The judge rejected the argument on the facts. An adjudicator’s decision is expressly provisional, and hence does not “effectively” determine the rights in question.
The judge did not enforce the decision on another ground. The engineers had argued before the adjudicator that W&M could not prove any loss, because W&M had edited out of the specification piling of other parts of the factory, for costs-saving reasons. So, went the argument, had the engineers recommended piling for the rest of the factory in the first place (which they didn’t) W&M would have similarly ignored those recommendations. If this argument was right, end of claim. But not a whisper in the adjudicator’s decision on this important issue.

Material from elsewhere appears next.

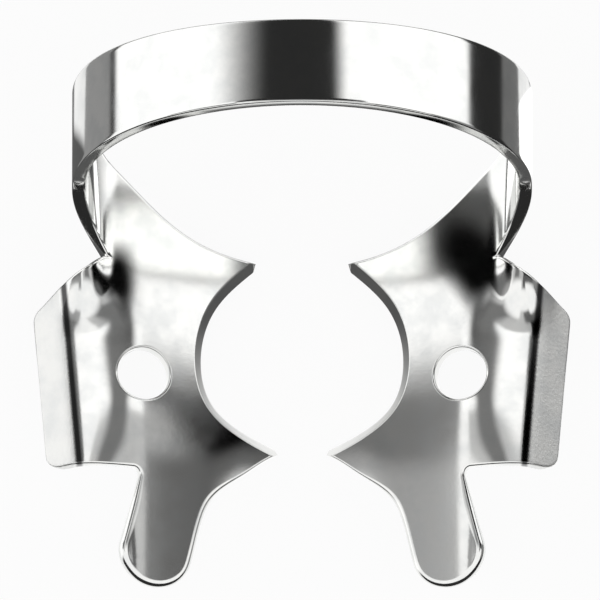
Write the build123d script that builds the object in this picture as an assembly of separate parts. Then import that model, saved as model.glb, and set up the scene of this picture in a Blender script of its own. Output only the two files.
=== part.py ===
from build123d import *
from math import atan2, ceil, cos, degrees, radians, sin, sqrt, tan
import os

# Sheet
thickness = 0.7
join_tolerance = 0.001
skin_pitch = 0.22
section_pitch = 0.5
sections_along_leg = 24

# Bow, measured over the outside of the arch
bow_width_over = 24.2
bow_strip = 4.6
bow_flare = 0.72
bow_lean = 5.5
bow_front_y = 8.54
bow_toe = 0.34
bow_toe_height = 1.3
bow_toe_slope = 0.55

# Curl that carries each leg of the bow under and into its jaw
curl_radius = 2.7
jaw_slope = 18.0
notch_angle = 30.0
notch_y = 5.4
neck_width = 5.3
neck_front_slope = 1.5
neck_back_slope = 0.85
jaw_back_slope = 0.1
jaw_back_shares = ((0.45, 0.226), (0.8, 0.69))

# Jaw plate, whose ridge runs inside the bow
ridge_in = 2.5
ridge_width = 3.0
neck_rise = 4.5
neck_fade = 3.0

# Wing, which reaches out past the bow, and its bent outer strip
wing_reach = 1.9
wing_slope = 6.0
wing_front_y = -5.8
wing_shoulder = 2.65
wing_taper = 0.75
wing_corner = 0.8
strip_angle = 38.0
strip_bend = 0.9
strip_width = 1.5

# Front lobes, which dip a little
lobe_x = 7.7
lobe_y = -10.12
lobe_radius = 1.87
lobe_outer_draft = 12.0
lobe_inner_draft = 17.0
lobe_inner_run = (-0.3, 1.0)
lobe_waist = ((-2.38, 1.78), (-2.85, 2.88))
lobe_root_x = 8.5
root_corner = 0.35
dip_start_y = -1.5
dip_length = 5.0
dip_angle = 10.0
dip_edge_out = 1.6
dip_fade = 3.0

# Prongs and the tooth recess between them
distal_prong_x = 2.5
distal_prong_tip = 0.35
mesial_prong_x = 1.35
mesial_prong_y = -4.15
mesial_prong_tip = 0.3
mesial_flank = (1.7, -1.45)
mesial_flank_run = (-1.0, 0.45)
mesial_dip_angle = 7.0
mesial_dip_out = 3.0
mesial_dip_back = 1.75
mesial_dip_length = 2.2
recess_x = 5.25
recess_y = 0.35
recess_front_shares = ((0.6, 0.176), (0.875, 0.442))
recess_back_share = (0.85, 0.564)
bevel_width = 0.5
bevel_lip = 0.12

# Forceps holes
hole_diameter = 2.8
hole_x = 8.4
hole_y = -0.8

# Values that follow from the sizes above
half = thickness / 2
ridge_x = bow_width_over / 2 - ridge_in
wing_x = bow_width_over / 2 + wing_reach
dip_edge_x = lobe_root_x + dip_edge_out
slope = radians(jaw_slope)
bow_radius = bow_width_over / 2 - half
curl_x = bow_radius - curl_radius
slope_end_x = curl_x + curl_radius * sin(slope)
slope_end_s = slope_end_x / cos(slope)
bow_z = tan(slope) * (slope_end_x - ridge_x) + curl_radius * cos(slope)
notch_s = slope_end_s + curl_radius * (radians(notch_angle) - slope)
notch_x = curl_x + (curl_radius + half) * sin(radians(notch_angle))
curl_end_s = slope_end_s + curl_radius * (radians(90) - slope)
prong_s = distal_prong_x / cos(slope)
neck_back_y = notch_y + neck_width
bow_back_y = bow_front_y + bow_strip + bow_flare
lean_line = Axis((0, bow_front_y + bow_strip / 2, bow_z), (1, 0, 0))


def jaw_back_edge():
    """Back edge of the flat blank along the jaw, from the distal prong to the neck."""
    tip_y = notch_y + distal_prong_tip
    length, rise = notch_s - prong_s, neck_back_y - tip_y
    middle = [(prong_s + u * length, tip_y + v * rise) for u, v in jaw_back_shares]
    return Spline((prong_s, tip_y), *middle, (notch_s, neck_back_y), tangents=[(1, jaw_back_slope), (1, neck_back_slope)])


def leg_edge(neck_y, bow_y, start_slope, end_slope):
    """Edge of the flat blank along the curl, from the neck to the widest part of the bow."""
    return Spline((notch_s, neck_y), (curl_end_s, bow_y), tangents=[(1, start_slope), (1, end_slope)])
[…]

Again the courts have been very sparing in allowing such challenges to succeed. Adjudicators have to work against extraordinary timescales, and expecting their decisions to read like those of judges after a 4 week trial is just unrealistic. But not responding to this one offended against the principles of natural justice. Nor did the adjudicator address a further point, which was the claim assumed that £1 paid in 2035 was worth £1 now – surely not, because you have 22 years to make money with your pound if you get it now.
The case is a salutary reminder that some laudable attempts to do justice quickly and cheaply end up wreaking significant injustice on the loser. In many circumstances, if the first decision-maker gets it wrong, you can appeal. But in our onward rush towards swift and cheap justice, we need to keep our eyes on a rather different goal. Many cases can be sorted summarily but the right case cannot be hurried, because, if you do, you misunderstand it and someone loses horribly. Babies and bathwater come to mind.
The interesting question is just how wide this decision goes. Its main thrust is that there is no rush to enforce a claim which is all about future loss. But that itself is an important subcategory of these claims. Quite often parties have not done remedial works before the matter first comes before a decision-maker. But watch out for attempts to argue that summary justice more generally needs to be wary of offending against A1P1.